The head of the parliament's Ukraine delegation, Adrian Severin, noted that the new EU plans could upset the established hierarchies among the EU's neighbors and damage the standing of front-runners. "Ukraine is certainly not extremely enthusiastic to see that the same offer is going to [have to] be shared with others," Severin said.

One Basket For All

This appears to be one of the major downsides of the new EU thinking. Belarus, with its authoritarian ruler Alyaksandr Lukashenka, and Moldova, with its increasingly antidemocratic tendencies, could theoretically be elevated to the same level as Ukraine with its four-year record of reforms, however patchy.

Perhaps mindful of this, Landaburu launched a stinging attack on Ukraine. He blamed divisions within the country's leadership for failing to quickly resolve the pricing dispute between Kyiv and Moscow that resulted in a catastrophic cutoff in European gas supplies.

Landaburu appeared to single out President Viktor Yushchenko for particular blame, saying the Ukrainian leader had purposely torpedoed an agreement reached in December 2008 between Ukraine's Prime Minister Yulia Tymoshenko and her Russian counterpart Vladimir Putin because of an "internal row."

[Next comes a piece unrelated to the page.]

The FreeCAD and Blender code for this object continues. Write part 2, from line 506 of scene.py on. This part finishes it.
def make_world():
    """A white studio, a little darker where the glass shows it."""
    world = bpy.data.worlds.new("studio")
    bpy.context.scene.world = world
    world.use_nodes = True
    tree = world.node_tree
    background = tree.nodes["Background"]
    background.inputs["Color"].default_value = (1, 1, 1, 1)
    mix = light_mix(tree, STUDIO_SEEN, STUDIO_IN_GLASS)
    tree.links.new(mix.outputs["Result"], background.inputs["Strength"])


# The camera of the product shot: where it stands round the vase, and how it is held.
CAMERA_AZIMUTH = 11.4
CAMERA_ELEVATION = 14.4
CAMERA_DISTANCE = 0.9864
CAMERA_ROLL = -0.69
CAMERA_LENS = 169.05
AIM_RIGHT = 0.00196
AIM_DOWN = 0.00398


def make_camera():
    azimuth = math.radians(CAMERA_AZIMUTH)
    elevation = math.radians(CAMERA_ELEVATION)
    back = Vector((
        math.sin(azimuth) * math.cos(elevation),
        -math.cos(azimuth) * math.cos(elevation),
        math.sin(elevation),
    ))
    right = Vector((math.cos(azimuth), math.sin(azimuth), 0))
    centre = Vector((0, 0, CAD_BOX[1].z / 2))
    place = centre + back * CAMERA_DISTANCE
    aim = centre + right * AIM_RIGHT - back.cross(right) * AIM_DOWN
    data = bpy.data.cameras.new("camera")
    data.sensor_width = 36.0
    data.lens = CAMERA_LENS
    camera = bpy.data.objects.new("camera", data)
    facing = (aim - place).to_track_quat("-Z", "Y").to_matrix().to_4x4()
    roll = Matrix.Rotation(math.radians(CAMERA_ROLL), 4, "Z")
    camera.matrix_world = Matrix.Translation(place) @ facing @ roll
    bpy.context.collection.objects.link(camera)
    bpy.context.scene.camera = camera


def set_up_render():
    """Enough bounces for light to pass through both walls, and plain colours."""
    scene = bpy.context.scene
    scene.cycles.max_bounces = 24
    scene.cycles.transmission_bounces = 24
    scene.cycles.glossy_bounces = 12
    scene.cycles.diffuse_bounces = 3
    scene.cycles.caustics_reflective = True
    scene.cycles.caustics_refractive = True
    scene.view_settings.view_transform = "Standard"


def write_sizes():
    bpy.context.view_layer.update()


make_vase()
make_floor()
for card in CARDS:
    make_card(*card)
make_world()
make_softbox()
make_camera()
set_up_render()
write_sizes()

The EU official said Ukraine's domestic troubles of the past four years have left the country "weakened" in its relationship with Russia -- and have also weakened the EU's ability to assist it.

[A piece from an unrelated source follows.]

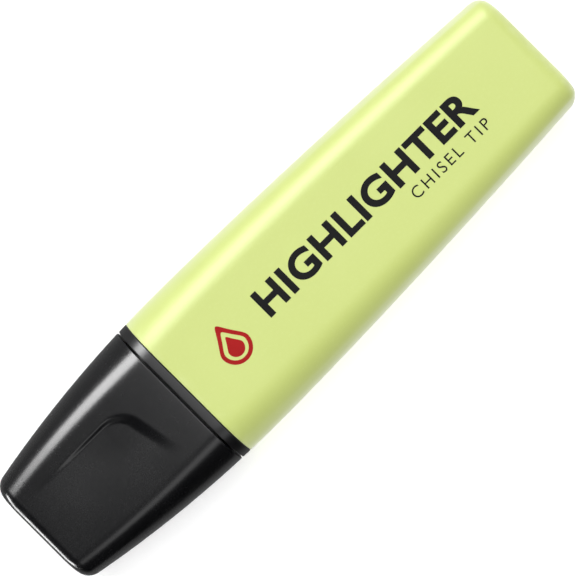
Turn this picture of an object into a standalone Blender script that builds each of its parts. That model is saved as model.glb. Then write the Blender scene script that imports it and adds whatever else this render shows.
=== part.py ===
"""Flat highlighter with a chisel tip and a press-on cap.

The pen lies along X on one broad face: cap end at -X, closed rear end at +X, thickness along Z.
The origin is in the middle of its length and width, on the surface that it lies on.
"""

import math

import bmesh
import bpy
from mathutils import Matrix, Vector

MM = 0.001

# Driving dimensions
LENGTH = 105 * MM
WIDTH = 27.2 * MM
THICKNESS = 17 * MM
CAP_LENGTH = 29.75 * MM
COLLAR_LENGTH = 1.3 * MM
GAP = 0.3 * MM  # between pieces that meet
WALL = 1.3 * MM
CAP_WALL = 1.5 * MM
REAR_WALL = 1.5 * MM

# Outline from above: widest just behind the collar, bowed in towards both ends
WIDEST_FROM_CAP_END = 38 * MM
CAP_END_WIDTH = 19.95 * MM
REAR_END_WIDTH = 21.86 * MM
CAP_BOW_POWER = 2.05
REAR_BOW_POWER = 1.62
PLAN_CORNER = 1.8 * MM  # rounding of the four outline corners
CAP_FILLET = 1.6 * MM  # rounding between a broad face and the cap's end face
REAR_FILLET = 2.4 * MM  # the same at the rear
INNER_FILLET = 0.9 * MM  # the same inside the barrel and the cap

# The cap is a wedge: it thins towards its end
CAP_END_THICKNESS = 11.5 * MM
WEDGE_POWER = 1.15

# Cross-section: flat broad faces, a round corner, then a bulging side. (corner, side) radii
SECTION_AT_CAP_END = (3.6 * MM, 9.0 * MM)
SECTION_AT_COLLAR = (5.5 * MM, 10.0 * MM)
SECTION_AT_REAR = (3.2 * MM, 22.0 * MM)

# Thumb recess on each broad face of the cap: an arched wall with a floor that fades away
SCOOP_DEPTH = 0.65 * MM
SCOOP_WALL = (1.0 * MM, 2.0 * MM)  # along the side, and at the front
SCOOP_SIDE_Y = 5.45 * MM
SCOOP_APEX_X = -28.6 * MM  # where the slanting wall crosses the middle
SCOOP_LEAN = math.radians(11.5)
SCOOP_CORNER = 3.4 * MM
SCOOP_FADE_X = (-50.9 * MM, -34 * MM)
SCOOP_FADE_Y = (-6.5 * MM, 2.0 * MM)

# Front section: skirt inside the barrel, neck inside the cap, snout round the nib
SKIRT_LENGTH = 12 * MM
NECK_LENGTH = 8.8 * MM
SNOUT_LENGTH = 11 * MM
BEAD = 0.3 * MM  # raised ring that grips
SNOUT_BASE = (7.6 * MM, 4.6 * MM)  # half width, half thickness
SNOUT_TIP = (4.4 * MM, 3.1 * MM)
SNOUT_LEAD_IN = 0.4 * MM  # small chamfer round the snout's tip
SNOUT_HOLLOW_END = (4.3 * MM, 3.0 * MM)  # where the hollow meets the nib's passage
PASSAGE_FUNNEL = 1.5 * MM  # length over which the hollow narrows to the shank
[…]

It became clear on January 20 that the Eastern Partnership project is, among other things, a move away from the Black Sea Synergy initiative launched in 2007, which was designed to include both Russia and Turkey as key regional players.

But just as the EU must tread carefully with Russia, it must be cautious not to offend Turkey as well.

In Brussels last week, Turkish Prime Minister Recep Tayyip Erdogan explicitly linked progress in his country's EU accession talks to Ankara's willingness to cooperate on Nabucco.

Nabucco is an increasingly vital pipeline project designed to link EU consumers directly with natural gas from the Caspian region -- and thus reduce the bloc's dependency on Russia.